What do you do if you want to jump-start your recruiting relationship with that kind of prospect?  It’s simple, coach.  You make a commitment to rekindling that relationship…no matter what.  What happens when you do that?   

You regain your confidence. When you have a lot of pending decisions hanging out there, you tend to start questioning your sales and recruiting ability. You blame yourself for failing to get another great prospect. You become negative. You get down on yourself. Talking personally with your prospect erases the doubt and mystery, helping you to regain your confidence.  Need more confidence when it comes to knowing how to recruit?  Read our special recruiting guides for college coaches.

You eliminate stress. Having ten, twenty or thirty prospects that you’re waiting to hear back from is extremely stressful. Once you nail down a final answer from your prospect, that stress is eliminated. You know where you stand, and know where you need to go from here. You’re crossing prospects off your list who aren’t serious "buyers" of your product (your program).

You stop acting like a salesperson. Once you know what a prospect is thinking, you can stop acting like a desperate salesperson disguised as a college coach. There are times when it’s time to walk away and focus your energy on other prospects. After speaking with a prospect personally, you may find that time is now. Breath a sigh of relief…you don’t have to keep-up the high pressure sales tactics anymore!

How do you do it? Simple:

Call your prospect on the phone. Don’t leave a message. Keep calling back until you get them live on the phone. It’s imperative at this stage of your selling process that you speak with them live, one-on-one. Messages, e-mails, voicemails…none of those things cut it. You need to speak with your prospect live.
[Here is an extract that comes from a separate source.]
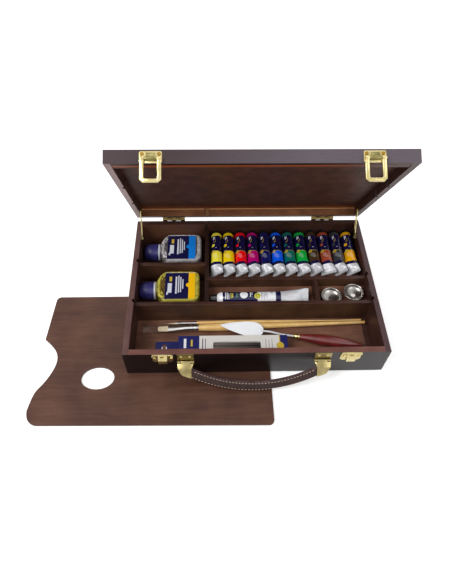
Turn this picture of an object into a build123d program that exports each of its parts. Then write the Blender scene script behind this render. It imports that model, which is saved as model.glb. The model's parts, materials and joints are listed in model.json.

Take responsibility for the problem. Ease your prospect’s concerns and their uncomfortable feelings by taking the blame (even if it’s not your fault…and it probably isn’t): "Hey Amy, it’s Coach Jenkins. First, its great to talk to you. I wanted to apologize for not doing a good job of getting us together on the phone, and to let you know that I’m sorry that I dropped the ball. I think I could have given you some better information so that you’d have a chance to really understand what a great program we have going here. You’ve probably already made a commitment with another program, which is fine, so really all I’m doing is checking in to get your feedback as to how I can improve for the next prospect I talk to."

If they haven’t made a commitment yet, they’ll let you know.  And then you’re back in the game.  It’s the best cure I know of when it comes to reigniting a promising recruiting relationship.